*Problem to solve*: Write out the lines from the top of the material through the line with "of the faded", exactly and with nothing added.

*Data shown*:

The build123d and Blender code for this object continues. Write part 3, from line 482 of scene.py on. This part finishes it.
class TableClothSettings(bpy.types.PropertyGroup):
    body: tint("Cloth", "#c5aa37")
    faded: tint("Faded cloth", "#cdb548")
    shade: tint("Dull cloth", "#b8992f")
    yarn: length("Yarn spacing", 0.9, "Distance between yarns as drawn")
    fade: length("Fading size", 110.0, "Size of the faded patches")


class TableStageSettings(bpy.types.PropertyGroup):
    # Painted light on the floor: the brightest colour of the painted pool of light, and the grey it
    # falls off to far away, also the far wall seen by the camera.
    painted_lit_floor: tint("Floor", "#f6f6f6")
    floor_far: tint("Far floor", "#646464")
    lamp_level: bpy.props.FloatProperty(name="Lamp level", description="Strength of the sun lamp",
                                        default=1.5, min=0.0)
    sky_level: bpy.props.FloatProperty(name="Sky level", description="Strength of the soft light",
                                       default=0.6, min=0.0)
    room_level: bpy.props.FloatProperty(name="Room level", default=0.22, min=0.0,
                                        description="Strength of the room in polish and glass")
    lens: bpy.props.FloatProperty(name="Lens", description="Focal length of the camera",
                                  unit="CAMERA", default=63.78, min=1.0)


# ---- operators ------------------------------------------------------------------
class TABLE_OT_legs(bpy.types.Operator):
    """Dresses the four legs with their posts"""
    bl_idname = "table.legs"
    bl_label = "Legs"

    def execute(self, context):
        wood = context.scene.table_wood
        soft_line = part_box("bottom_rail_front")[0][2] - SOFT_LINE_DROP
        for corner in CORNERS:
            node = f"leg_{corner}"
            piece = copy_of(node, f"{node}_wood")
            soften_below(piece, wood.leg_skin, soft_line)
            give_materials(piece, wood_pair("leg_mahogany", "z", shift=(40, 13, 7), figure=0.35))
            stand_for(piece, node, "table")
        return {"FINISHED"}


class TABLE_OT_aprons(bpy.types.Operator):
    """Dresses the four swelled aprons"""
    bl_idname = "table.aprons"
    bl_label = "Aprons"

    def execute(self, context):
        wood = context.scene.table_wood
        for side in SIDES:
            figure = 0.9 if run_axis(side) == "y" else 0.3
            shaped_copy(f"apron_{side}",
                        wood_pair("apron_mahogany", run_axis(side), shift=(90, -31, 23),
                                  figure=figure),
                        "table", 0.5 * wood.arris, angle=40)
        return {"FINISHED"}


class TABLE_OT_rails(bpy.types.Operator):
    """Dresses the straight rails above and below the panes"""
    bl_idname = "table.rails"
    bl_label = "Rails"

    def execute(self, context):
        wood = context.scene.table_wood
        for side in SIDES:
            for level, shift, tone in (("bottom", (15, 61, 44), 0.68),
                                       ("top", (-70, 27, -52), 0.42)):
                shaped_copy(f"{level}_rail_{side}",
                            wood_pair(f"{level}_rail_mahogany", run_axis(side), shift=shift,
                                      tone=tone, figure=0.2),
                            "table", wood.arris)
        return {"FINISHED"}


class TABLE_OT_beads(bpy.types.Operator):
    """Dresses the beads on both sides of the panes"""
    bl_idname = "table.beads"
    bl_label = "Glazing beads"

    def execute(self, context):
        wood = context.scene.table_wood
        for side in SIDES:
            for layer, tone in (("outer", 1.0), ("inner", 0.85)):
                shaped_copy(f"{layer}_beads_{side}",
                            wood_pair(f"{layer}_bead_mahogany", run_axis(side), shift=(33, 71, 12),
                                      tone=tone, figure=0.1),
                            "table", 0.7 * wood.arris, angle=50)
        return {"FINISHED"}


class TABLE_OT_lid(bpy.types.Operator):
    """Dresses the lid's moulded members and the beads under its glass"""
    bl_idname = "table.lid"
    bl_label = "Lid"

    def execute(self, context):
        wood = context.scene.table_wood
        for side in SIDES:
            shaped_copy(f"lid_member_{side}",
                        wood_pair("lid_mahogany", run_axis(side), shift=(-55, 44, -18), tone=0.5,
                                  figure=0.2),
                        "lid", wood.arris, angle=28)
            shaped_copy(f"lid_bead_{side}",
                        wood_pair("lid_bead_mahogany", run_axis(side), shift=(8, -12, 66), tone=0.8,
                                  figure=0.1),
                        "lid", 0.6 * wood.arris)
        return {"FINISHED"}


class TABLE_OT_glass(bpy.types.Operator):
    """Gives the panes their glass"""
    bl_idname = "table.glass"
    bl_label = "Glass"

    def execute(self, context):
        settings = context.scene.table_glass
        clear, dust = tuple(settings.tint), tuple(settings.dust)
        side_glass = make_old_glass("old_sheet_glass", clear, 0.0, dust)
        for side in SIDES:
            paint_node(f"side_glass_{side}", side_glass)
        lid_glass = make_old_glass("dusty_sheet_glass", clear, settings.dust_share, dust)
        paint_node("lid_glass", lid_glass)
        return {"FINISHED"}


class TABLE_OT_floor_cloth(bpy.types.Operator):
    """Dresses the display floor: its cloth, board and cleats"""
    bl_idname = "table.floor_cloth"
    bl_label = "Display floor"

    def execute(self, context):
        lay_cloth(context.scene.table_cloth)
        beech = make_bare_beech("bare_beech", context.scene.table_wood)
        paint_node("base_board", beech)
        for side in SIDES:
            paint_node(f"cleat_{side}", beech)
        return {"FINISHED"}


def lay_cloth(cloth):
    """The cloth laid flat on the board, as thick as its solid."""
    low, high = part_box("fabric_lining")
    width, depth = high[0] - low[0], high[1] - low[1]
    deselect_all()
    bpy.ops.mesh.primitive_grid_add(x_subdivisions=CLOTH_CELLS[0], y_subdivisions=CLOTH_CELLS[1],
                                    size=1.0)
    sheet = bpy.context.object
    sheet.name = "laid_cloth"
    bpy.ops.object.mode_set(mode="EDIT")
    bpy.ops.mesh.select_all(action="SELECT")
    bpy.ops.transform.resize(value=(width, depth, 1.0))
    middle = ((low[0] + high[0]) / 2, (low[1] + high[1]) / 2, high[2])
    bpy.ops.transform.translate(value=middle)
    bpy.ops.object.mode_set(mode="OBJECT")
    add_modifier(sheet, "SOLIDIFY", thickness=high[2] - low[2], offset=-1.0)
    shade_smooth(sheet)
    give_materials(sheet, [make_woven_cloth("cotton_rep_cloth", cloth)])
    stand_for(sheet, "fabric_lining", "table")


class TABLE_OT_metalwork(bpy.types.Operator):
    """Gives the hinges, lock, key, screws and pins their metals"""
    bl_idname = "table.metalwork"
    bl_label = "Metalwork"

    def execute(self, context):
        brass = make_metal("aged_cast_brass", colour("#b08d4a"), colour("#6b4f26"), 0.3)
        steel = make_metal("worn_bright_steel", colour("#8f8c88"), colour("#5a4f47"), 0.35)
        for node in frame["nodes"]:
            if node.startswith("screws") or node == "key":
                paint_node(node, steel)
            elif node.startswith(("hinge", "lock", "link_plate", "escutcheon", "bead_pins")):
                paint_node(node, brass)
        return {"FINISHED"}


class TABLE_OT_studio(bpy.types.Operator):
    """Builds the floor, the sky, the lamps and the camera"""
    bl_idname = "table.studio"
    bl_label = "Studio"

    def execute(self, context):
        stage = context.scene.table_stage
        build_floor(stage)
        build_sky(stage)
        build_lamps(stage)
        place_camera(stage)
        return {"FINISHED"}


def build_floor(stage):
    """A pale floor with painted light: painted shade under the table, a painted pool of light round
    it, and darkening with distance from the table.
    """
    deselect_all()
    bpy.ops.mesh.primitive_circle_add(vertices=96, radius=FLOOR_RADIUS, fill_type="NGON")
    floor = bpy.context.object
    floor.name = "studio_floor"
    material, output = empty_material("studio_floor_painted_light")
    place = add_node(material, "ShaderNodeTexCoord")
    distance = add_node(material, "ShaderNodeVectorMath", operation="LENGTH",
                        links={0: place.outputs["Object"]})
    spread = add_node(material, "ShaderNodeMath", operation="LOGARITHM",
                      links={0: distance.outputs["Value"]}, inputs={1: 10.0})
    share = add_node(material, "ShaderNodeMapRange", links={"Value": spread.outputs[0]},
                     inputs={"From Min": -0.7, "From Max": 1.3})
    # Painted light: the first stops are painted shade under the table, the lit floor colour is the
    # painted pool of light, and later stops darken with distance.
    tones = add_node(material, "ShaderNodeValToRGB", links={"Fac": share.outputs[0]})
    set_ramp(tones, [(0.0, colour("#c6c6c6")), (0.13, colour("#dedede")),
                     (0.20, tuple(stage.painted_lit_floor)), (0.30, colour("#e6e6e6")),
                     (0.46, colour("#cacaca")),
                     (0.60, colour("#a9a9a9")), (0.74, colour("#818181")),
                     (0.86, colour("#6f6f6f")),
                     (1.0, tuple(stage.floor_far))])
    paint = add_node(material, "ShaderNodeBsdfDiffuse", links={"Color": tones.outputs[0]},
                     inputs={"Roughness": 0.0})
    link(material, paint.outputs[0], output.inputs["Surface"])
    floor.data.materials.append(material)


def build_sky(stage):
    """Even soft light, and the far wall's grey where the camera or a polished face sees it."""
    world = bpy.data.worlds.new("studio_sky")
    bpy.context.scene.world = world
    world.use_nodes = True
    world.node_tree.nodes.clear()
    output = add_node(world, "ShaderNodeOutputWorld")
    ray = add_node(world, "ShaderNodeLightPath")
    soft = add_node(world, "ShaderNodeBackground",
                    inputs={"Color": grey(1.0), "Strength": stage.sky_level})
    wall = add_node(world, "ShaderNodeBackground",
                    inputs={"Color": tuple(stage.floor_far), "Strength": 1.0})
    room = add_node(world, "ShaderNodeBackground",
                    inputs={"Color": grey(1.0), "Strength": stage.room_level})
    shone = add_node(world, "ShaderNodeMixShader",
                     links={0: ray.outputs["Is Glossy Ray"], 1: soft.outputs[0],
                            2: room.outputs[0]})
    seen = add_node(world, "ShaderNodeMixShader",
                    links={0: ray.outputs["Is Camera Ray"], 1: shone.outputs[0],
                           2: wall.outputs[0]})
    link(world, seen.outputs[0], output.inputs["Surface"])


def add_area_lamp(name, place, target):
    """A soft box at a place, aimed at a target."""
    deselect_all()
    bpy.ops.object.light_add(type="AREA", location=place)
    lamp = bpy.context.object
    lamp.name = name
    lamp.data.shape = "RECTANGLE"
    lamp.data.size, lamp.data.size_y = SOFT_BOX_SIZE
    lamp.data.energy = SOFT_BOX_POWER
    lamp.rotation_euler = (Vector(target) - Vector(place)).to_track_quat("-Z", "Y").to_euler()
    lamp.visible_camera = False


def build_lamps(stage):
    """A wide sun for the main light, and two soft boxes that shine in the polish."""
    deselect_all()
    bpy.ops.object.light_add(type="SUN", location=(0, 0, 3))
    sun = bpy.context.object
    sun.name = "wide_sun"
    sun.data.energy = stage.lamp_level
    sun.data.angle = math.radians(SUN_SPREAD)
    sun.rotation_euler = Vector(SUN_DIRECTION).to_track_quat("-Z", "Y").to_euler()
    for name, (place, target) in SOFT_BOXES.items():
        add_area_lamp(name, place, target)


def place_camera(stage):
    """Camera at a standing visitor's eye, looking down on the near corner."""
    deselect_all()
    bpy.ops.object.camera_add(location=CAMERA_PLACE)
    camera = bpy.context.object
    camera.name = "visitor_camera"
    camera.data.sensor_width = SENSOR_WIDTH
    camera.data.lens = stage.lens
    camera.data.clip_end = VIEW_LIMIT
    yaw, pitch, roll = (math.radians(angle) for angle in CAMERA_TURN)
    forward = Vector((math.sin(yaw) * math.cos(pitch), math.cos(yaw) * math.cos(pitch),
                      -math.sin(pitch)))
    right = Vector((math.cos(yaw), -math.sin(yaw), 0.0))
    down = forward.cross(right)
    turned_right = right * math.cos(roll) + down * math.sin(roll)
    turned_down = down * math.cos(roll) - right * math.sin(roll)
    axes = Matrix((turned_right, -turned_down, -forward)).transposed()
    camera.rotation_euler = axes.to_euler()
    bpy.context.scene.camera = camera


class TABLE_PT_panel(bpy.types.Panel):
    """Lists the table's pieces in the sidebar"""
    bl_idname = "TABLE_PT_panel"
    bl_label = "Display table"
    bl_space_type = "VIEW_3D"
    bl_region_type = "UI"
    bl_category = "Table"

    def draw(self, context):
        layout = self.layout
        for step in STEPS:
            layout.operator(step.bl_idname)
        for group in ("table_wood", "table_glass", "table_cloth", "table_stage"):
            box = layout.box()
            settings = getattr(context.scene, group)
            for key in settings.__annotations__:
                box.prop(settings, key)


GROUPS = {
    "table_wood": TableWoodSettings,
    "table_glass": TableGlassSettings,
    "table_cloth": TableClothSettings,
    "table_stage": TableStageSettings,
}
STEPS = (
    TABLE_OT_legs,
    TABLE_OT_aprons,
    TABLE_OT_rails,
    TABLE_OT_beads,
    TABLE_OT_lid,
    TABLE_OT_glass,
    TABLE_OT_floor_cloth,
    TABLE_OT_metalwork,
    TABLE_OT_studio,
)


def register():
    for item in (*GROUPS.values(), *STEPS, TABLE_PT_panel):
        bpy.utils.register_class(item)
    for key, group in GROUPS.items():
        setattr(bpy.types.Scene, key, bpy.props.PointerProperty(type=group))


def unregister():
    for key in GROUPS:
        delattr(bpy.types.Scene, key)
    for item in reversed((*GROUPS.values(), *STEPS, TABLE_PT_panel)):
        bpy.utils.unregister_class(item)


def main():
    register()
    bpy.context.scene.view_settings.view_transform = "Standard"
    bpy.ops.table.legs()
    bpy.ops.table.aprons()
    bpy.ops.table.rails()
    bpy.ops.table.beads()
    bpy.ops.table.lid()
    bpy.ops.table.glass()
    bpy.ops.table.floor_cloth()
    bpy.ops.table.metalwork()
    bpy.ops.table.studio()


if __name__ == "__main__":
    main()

*Written answer*:
The build123d and Blender code for this object continues. Write part 3, from line 482 of scene.py on. This part finishes it.
class TableClothSettings(bpy.types.PropertyGroup):
    body: tint("Cloth", "#c5aa37")
    faded: tint("Faded cloth", "#cdb548")
    shade: tint("Dull cloth", "#b8992f")
    yarn: length("Yarn spacing", 0.9, "Distance between yarns as drawn")
    fade: length("Fading size", 110.0, "Size of the faded patches")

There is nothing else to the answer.